The term, “mobile home park” has gotten a negative connotation over the years, even though a large percentage of the most affordable homes in Pagosa Springs are “mobile homes” (or as they now like to be called, “manufactured homes”).
We haven’t seen a new mobile home park in Pagosa since the 1980s, in spite of a tripled population.
The reason why we haven’t seen any new mobile home parks is encapsulated in the paragraph above:
…where there are adequate services and such development does not impact the essential character of the district or adjacent districts…
Pagosa people who are happy with their home and property, generally do not want a mobile home park anywhere near their neighborhood. Generally.
So as long as the County enforces my right to say “No” to mobile home parks anywhere near my neighborhood, it’s highly unlikely that Section 3.1.2.6 will have any significant affect on the serious housing situation in which we find ourselves.
But we can always hope?
When I was a kid, my family moved from downtown Oakland, California, out to the suburbs near Walnut Creek. As a result, my father had to battle an hour of suburban freeway traffic to get to work in downtown Oakland, which eventually led to increased psychological and physical ailments.

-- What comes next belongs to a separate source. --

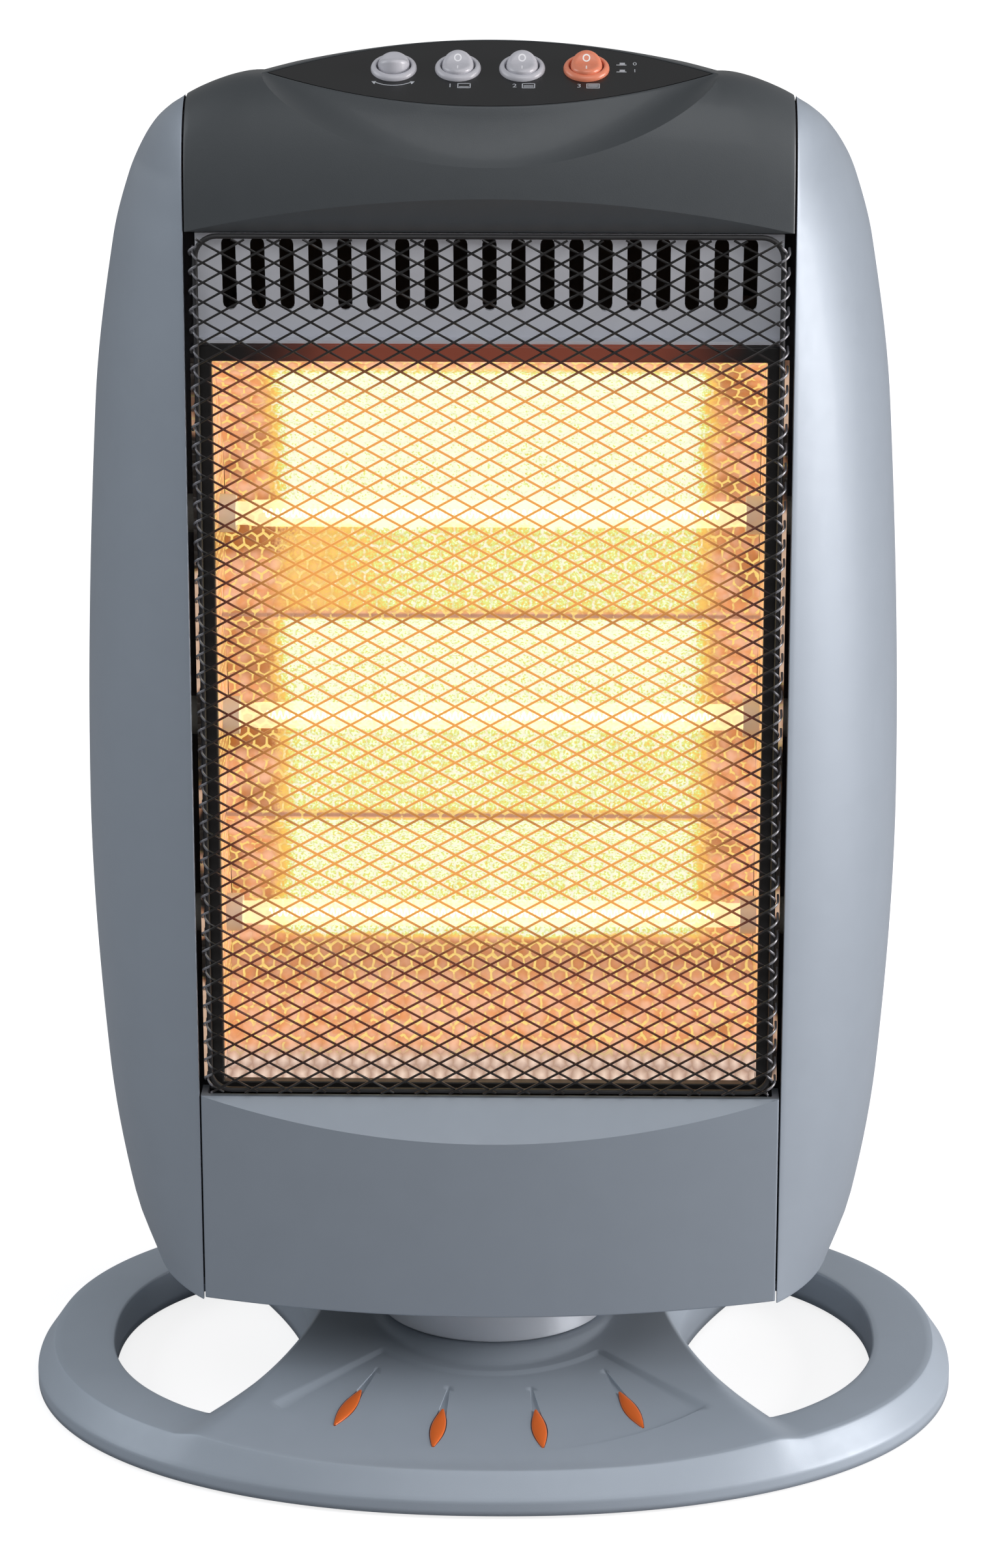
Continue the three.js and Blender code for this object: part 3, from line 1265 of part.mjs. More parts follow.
function ventBaffle() {
  const half = COLUMN_HALF - SEAM / 2 - WALL - 3 * GAP;
  const foot = REFLECTOR_TOP + BEZEL_FRAME_BAR + GAP;
  const top = GUARD_TOP - GAP;
  const shape = new THREE.Shape([
    new THREE.Vector2(-half, foot),
    new THREE.Vector2(half, foot),
    new THREE.Vector2(half, top),
    new THREE.Vector2(-half, top),
  ]);
  for (const x of mirrored(BAFFLE_SLOTS, BAFFLE_PITCH)) {
    const r = BAFFLE_SLOT_WIDTH / 2;
    const slot = new THREE.Path();
    slot.absarc(x, BAFFLE_SLOT_BOTTOM + r, r, Math.PI, 2 * Math.PI);
    slot.absarc(x, top - r - BAFFLE_SLOT_MARGIN, r, 0, Math.PI);
    shape.holes.push(slot);
  }
  const heel = frameBack + BAFFLE_SETBACK;
  const sheet = { depth: BAFFLE_SHEET, bevelEnabled: false, curveSegments: 3 };
  const plate = new THREE.ExtrudeGeometry(shape, sheet);
  plate.rotateX(Math.PI / 2);
  plate.translate(0, 0, -foot);
  plate.rotateX(radians(BAFFLE_TILT));
  plate.translate(0, heel, foot);
  const lip = box(-half, half, frameBack - BAFFLE_LIP, heel - GAP, foot, foot + BAFFLE_SHEET);
  return mesh("vent_baffle", join(solid(plate), lip), materials.silver);
}

// ---- Assembly ----

const range = (count) => Array.from({ length: count }, (_, i) => i);

const base = new THREE.Group();
base.add(
  baseShell(),
  basePlate(),
  ...baseInlays(),
  ...rubberFeet(),
  swivelCollar(),
  pivotTube(),
  driveArm(),
  tipSwitchBody(),
  tipSwitchPlunger(),
);

eyeFrame.add(controlPanel(), ...range(SWITCHES).map(switchBody), ...range(SWITCHES).map(rocker));

const head = new THREE.Group();
head.add(
  headBasePan(),
  sidePanel("right_side_panel", 1),
  sidePanel("left_side_panel", -1),
  topCover(),
  eyeFrame,
  lowerFrontPanel(),
  rearCover(),
  ...rearScrews(),
  cordGland(),
  guardGrille(),
  grilleFrame(),
  ventBaffle(),
  reflector(),
  reflectorEnd("reflector_end_right", 1),
  reflectorEnd("reflector_end_left", -1),
  ...lamps(),
  ...sockets(),
  oscillationMotor(),
  motorCrank(),
  oscillationLink(),
  ...swivelHardware(),
);

const heater = new THREE.Group();
heater.add(base, head);

export default heater;
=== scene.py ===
"""Looks of a swivelling halogen heater, built around its fixed frame and laid out as an add-on.

Lengths in this file are millimetres unless a name or a note says otherwise; a finished mesh is in metres.
"""

import json
import math

import bmesh
import bpy
import numpy as np
from mathutils import Matrix, Vector

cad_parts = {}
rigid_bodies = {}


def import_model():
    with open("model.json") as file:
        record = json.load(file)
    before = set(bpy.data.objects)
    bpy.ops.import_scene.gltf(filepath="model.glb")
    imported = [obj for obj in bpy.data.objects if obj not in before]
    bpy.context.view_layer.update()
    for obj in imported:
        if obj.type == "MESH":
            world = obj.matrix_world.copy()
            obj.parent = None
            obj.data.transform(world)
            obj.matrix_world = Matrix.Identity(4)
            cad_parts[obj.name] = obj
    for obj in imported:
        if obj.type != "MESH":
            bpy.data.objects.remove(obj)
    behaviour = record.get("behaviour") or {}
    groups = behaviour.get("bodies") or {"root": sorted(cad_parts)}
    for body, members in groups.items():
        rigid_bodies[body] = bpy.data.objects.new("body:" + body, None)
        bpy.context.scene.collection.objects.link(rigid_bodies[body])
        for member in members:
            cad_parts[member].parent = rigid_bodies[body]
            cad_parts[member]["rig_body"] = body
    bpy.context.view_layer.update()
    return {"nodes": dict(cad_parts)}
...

Eight years later, in 1962, we moved back into Oakland — much to Dad’s relief — and he was able to walk to work. A relaxing 10-minute walk.
But in 1962, the American Planning Profession was becoming ever more enamored of the idea that no one should have to actually have the ability to walk to work, or to shopping, or to the dentist’s office.
In the view of the Planning Profession, every American household ought to have two cars, and access to plenty of paved freeways and highways. One car for Dad to use, to drive to work, and one car for Mom to use, for shopping and dental appointments.
The Planning Profession has sold this idea to us, more or less successfully, and has made it illegal — illegal, folks — for the commercial building where we work to be within walking distance of where we live. From the revised County LUR:
Commercial development other than home occupations is generally not permitted.
As I mentioned last week in Part Three, I live in historic downtown Pagosa Springs, where I am able to walk to the grocery store, the library, the liquor store, the marijuana store, several town parks, numerous restaurants and coffee shops, the bank, the post office, the dentist, and numerous government offices. (Not necessarily in that order.)
But the Planning Profession apparently believes that this type of community should be “generally not permitted.”
Because?
Because we live in a big lunatic asylum?
Nevertheless, the LUR change mentioned above is potentially radical. The BOCC has approved the idea that people can actually live, safely, in “tiny homes” (homes, generally under 300-square feet in size, built upon a wheeled chassis), and in “tiny houses” (homes generally under 400-square-feet, but built on a permanent foundation.)
But only, mind you, if it fits into the neighborhood.. After all, we paid good money for our houses and we might not want ‘little houses’ and ‘manufactured houses’ springing up all around us, lowering our property values.
Thus, an all-important stipulation:
…such development does not impact the essential character of the district or adjacent districts…
The “essential character”, presumably having more to do with property values than with whether a community is actually functioning, economically and socially.
Here’s another newly updated section of the LUR:
5.6.7.10 Sewage Disposal.
(1) Mobile Home Parks must be served by a public sanitation district, by a centralized OWTS, or by individual OWTSs adequate to serve each Manufactured Home space. Each Manufactured home space shall be provided with at least a four (4) inch sewer connection. The sewer connection shall be closed when not linked to a Manufactured Home and shall be capped so as to prevent escape of odors. The Manufactured Home drain shall be water-tight and self-draining. This drain shall be constructed in accordance with state and local regulations. All plumbing in the Mobile Home Park shall comply with state and local regulations.
(2) Tiny Home Villages may be served by a public sanitation district, by a centralized On-site Wastewater Treatment System (OWTS), or by individual OWTSs adequate to serve each Tiny Home space. If a Tiny Home Village will allow Park Model/Park Trailers, appropriate connections for sewage will be required at such home sites. The number of Tiny Home spaces to be occupied in a Tiny Home Village shall be limited to the capacity of permitted OWTS(s) available to ensure compliance with requirements. All OWTS must be compliant with state and local regulations.
As some of our readers are aware, Archuleta County is in the process of forming its own, independent ‘Water Quality Department’… as the existing water quality department at San Juan Basin Public Health gets slowly dismantled.
We don’t know yet if this new County department will be willing to fight the good fight, in terms of allowing innovative (that is, less expensive but equally safe) wastewater treatment systems to be installed in our community.